>> BEGIN Excerpted records

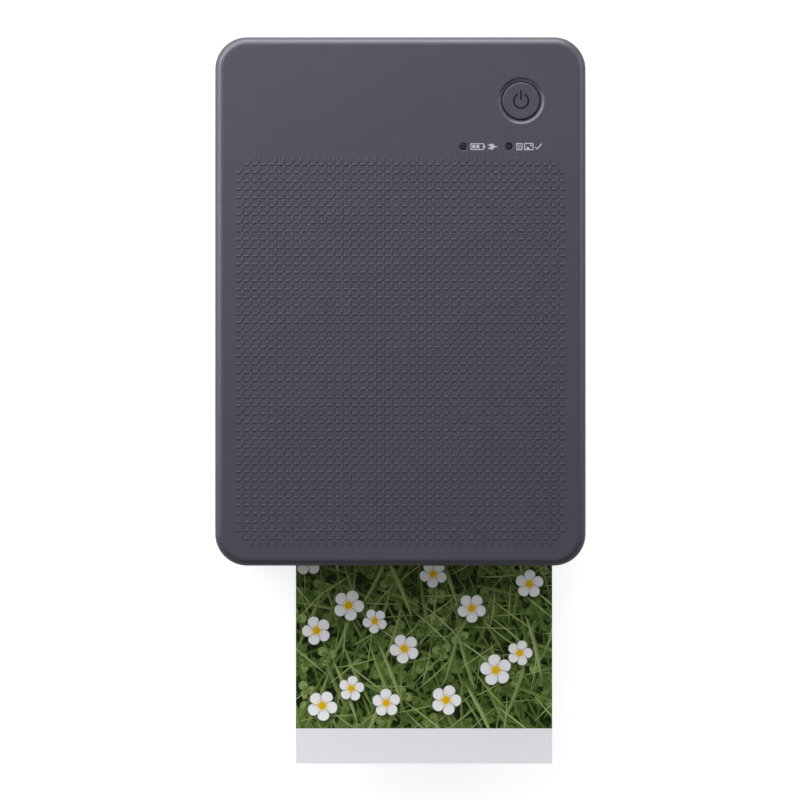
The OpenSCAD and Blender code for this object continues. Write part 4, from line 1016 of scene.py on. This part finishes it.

>> END Excerpted records
>> BEGIN Excerpted records

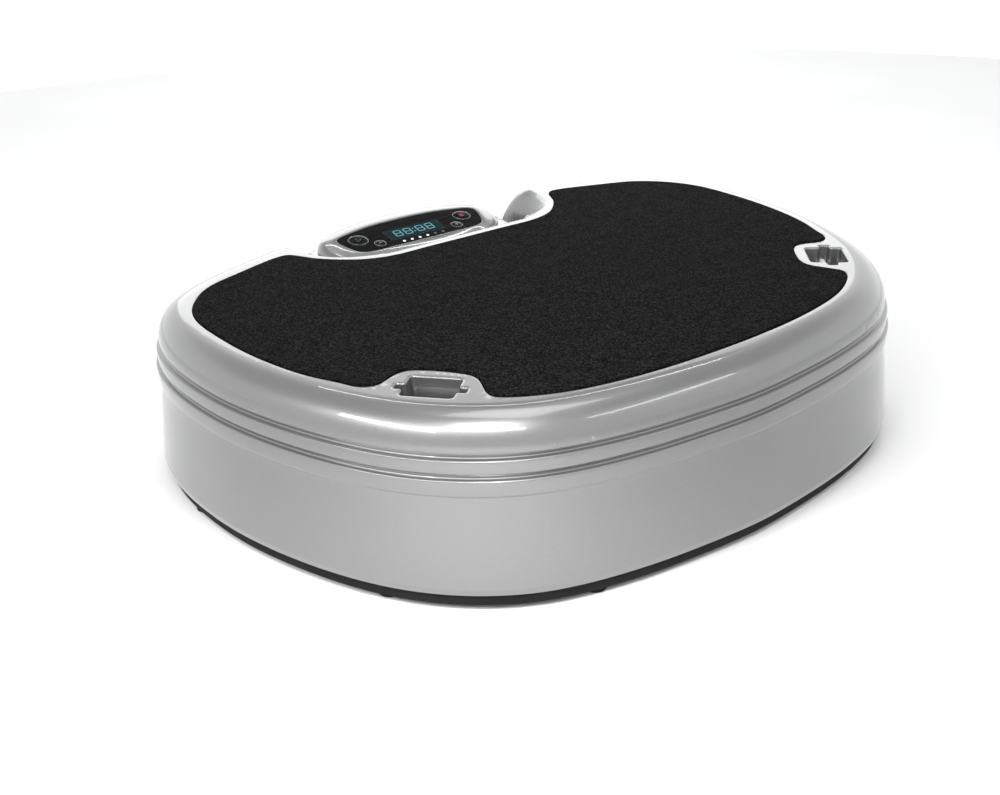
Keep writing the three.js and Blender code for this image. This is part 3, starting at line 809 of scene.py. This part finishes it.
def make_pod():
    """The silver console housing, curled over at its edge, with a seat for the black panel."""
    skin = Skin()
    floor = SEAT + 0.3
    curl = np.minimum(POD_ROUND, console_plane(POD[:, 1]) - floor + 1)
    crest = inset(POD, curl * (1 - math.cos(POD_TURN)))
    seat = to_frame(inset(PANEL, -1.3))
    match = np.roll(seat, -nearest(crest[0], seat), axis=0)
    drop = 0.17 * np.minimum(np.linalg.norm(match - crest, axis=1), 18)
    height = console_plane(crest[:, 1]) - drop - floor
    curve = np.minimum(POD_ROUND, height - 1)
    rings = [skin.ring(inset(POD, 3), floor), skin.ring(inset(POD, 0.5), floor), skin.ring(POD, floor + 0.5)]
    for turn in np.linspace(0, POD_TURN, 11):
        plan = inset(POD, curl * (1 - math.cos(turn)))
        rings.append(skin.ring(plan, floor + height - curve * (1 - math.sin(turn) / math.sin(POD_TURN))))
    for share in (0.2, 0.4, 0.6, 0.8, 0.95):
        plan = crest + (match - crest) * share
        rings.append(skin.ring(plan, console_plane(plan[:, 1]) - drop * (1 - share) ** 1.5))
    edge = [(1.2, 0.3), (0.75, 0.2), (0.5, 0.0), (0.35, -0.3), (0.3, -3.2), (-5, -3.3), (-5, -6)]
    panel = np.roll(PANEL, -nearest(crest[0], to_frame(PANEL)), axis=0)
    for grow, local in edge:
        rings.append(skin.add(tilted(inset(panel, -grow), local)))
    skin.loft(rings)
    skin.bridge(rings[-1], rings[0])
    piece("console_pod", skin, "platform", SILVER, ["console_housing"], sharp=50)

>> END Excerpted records

Directions: Give the number of lines in the data that contain "part", with no other words.

The completed task: 2